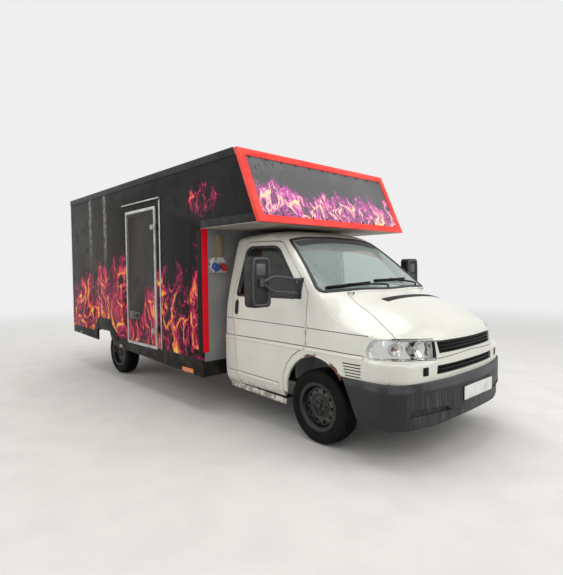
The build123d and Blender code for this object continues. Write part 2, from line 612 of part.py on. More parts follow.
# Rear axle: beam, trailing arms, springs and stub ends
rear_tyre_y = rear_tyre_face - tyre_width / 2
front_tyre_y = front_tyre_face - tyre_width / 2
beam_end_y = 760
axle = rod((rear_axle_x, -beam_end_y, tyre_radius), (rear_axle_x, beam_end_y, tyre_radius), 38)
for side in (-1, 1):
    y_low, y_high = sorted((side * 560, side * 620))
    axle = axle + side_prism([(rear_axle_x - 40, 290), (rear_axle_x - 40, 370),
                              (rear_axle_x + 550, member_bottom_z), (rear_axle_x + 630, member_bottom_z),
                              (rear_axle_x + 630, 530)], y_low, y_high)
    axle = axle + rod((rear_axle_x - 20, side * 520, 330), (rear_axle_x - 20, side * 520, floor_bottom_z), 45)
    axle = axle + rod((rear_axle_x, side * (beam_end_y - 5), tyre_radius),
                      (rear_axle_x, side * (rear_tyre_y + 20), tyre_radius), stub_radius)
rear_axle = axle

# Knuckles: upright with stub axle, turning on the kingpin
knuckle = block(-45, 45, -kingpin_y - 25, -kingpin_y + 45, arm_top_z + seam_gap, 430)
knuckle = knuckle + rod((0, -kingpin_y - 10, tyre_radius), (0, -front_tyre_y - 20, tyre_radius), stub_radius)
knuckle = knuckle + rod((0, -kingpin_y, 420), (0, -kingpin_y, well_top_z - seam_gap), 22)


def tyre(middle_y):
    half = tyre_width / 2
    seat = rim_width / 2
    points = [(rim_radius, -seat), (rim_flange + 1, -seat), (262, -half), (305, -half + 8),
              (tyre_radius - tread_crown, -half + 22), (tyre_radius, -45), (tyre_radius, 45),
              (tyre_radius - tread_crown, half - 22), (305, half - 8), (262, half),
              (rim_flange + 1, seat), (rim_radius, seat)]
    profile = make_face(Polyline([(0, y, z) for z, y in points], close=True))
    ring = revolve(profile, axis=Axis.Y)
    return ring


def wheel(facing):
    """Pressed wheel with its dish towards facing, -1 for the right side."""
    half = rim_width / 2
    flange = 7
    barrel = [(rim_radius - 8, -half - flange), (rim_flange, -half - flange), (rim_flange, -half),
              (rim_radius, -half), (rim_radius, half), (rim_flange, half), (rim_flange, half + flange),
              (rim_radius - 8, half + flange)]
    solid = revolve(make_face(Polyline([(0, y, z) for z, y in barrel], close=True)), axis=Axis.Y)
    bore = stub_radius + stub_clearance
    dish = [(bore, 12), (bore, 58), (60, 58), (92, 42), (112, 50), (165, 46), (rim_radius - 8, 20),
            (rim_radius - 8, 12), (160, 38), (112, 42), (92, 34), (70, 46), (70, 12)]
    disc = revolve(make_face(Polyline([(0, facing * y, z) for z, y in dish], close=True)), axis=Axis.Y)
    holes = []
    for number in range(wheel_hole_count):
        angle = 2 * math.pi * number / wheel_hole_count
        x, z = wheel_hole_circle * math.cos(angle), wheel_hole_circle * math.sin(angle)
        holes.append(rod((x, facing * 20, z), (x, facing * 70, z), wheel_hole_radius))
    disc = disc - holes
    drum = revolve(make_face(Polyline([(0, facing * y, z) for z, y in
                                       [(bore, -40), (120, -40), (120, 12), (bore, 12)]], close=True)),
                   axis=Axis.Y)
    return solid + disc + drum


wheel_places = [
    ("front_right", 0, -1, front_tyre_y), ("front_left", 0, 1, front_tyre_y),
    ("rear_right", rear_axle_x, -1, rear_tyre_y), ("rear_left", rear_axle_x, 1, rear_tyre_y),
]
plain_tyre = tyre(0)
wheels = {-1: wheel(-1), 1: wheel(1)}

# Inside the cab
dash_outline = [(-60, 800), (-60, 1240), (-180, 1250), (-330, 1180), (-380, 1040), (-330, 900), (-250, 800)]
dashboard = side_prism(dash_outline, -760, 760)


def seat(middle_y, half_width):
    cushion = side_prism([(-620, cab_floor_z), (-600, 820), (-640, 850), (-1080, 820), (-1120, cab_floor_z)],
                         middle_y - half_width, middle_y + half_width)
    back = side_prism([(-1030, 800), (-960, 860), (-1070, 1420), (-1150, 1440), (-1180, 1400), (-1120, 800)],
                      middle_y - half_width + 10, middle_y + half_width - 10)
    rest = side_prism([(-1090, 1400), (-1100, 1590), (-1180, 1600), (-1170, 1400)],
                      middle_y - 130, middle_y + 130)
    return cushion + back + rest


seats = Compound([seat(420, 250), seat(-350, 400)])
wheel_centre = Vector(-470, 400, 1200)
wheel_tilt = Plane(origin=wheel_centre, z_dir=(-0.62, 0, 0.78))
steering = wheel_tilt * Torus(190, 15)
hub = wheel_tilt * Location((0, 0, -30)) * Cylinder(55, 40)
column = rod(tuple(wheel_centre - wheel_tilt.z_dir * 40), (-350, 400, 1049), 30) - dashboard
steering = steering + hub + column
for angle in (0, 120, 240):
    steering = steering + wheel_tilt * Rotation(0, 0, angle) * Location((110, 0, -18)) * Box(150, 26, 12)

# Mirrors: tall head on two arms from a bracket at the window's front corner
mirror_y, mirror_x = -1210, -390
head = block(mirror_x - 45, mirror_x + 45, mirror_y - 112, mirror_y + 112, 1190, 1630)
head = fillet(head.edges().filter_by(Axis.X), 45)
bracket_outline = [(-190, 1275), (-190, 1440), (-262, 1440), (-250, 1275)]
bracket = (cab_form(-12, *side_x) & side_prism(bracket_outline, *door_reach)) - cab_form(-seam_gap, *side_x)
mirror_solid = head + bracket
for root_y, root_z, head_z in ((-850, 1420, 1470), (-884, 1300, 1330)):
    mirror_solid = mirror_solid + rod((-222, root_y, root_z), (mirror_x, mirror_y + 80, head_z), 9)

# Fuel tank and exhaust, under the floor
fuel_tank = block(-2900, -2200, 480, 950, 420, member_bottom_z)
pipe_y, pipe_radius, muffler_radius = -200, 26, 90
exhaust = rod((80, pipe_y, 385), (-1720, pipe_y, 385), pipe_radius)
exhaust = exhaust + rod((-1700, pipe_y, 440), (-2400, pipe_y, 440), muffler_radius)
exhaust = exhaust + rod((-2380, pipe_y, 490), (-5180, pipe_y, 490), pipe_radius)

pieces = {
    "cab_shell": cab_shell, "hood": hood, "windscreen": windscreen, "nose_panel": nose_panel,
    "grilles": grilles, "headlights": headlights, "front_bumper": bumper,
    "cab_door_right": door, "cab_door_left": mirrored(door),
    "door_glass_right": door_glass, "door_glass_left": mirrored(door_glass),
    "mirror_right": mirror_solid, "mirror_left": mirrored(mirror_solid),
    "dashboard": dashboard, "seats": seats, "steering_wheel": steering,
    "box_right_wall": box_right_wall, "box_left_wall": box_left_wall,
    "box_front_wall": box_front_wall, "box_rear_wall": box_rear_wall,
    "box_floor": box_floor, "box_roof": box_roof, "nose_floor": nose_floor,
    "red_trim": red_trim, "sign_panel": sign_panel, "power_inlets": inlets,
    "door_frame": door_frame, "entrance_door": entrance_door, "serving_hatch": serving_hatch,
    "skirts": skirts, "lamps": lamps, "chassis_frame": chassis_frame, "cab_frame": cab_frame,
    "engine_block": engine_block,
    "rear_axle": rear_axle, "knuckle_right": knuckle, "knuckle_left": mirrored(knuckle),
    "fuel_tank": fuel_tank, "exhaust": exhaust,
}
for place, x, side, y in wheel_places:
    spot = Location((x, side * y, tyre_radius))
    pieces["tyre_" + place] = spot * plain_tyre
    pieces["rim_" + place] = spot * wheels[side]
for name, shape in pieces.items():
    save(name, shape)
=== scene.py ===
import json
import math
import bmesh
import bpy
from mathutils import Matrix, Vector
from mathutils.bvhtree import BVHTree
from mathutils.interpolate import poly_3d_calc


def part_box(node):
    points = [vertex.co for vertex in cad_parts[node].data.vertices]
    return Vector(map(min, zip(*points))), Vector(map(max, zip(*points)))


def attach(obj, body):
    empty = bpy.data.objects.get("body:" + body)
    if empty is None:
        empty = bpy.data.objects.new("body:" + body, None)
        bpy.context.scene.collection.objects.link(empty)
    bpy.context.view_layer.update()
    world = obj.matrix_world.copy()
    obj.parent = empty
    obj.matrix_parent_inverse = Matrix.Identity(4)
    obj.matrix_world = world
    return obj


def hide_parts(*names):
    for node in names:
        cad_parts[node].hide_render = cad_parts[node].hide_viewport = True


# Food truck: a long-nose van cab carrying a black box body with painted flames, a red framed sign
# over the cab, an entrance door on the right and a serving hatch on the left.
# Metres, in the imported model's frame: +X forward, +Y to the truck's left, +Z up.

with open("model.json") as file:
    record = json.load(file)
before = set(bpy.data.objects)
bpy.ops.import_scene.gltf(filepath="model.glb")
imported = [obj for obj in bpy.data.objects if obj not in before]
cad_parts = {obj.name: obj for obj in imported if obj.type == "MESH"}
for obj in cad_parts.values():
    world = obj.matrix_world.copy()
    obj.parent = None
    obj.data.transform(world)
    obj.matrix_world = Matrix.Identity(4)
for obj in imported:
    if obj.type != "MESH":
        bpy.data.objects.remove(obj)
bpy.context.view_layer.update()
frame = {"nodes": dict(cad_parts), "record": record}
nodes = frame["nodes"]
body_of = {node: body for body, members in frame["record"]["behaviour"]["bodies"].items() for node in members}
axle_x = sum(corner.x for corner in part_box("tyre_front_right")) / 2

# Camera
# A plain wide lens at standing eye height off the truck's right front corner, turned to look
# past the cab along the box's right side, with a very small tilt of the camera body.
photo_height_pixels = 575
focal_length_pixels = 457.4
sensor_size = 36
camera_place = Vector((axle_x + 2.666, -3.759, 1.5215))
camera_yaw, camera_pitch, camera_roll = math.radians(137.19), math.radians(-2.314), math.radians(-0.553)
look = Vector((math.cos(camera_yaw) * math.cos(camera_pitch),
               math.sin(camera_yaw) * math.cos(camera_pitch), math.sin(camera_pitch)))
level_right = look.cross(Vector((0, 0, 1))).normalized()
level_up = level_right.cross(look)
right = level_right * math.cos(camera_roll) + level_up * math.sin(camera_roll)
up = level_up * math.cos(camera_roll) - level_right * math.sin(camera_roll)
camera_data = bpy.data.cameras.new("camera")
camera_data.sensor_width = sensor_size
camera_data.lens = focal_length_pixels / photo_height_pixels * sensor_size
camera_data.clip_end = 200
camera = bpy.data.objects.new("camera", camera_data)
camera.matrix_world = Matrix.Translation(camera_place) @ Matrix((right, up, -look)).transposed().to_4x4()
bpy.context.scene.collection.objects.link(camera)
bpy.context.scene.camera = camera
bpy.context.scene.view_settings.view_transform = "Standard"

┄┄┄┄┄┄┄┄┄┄

**Exercise prompt**
Your task is to print the lines from the one containing "for place, x, side, y" through the one containing "obj.matrix_parent_inverse = Matrix.Identity(4)", exactly and with nothing added.

**Worked answer**
for place, x, side, y in wheel_places:
    spot = Location((x, side * y, tyre_radius))
    pieces["tyre_" + place] = spot * plain_tyre
    pieces["rim_" + place] = spot * wheels[side]
for name, shape in pieces.items():
    save(name, shape)
=== scene.py ===
import json
import math
import bmesh
import bpy
from mathutils import Matrix, Vector
from mathutils.bvhtree import BVHTree
from mathutils.interpolate import poly_3d_calc


def part_box(node):
    points = [vertex.co for vertex in cad_parts[node].data.vertices]
    return Vector(map(min, zip(*points))), Vector(map(max, zip(*points)))


def attach(obj, body):
    empty = bpy.data.objects.get("body:" + body)
    if empty is None:
        empty = bpy.data.objects.new("body:" + body, None)
        bpy.context.scene.collection.objects.link(empty)
    bpy.context.view_layer.update()
    world = obj.matrix_world.copy()
    obj.parent = empty
    obj.matrix_parent_inverse = Matrix.Identity(4)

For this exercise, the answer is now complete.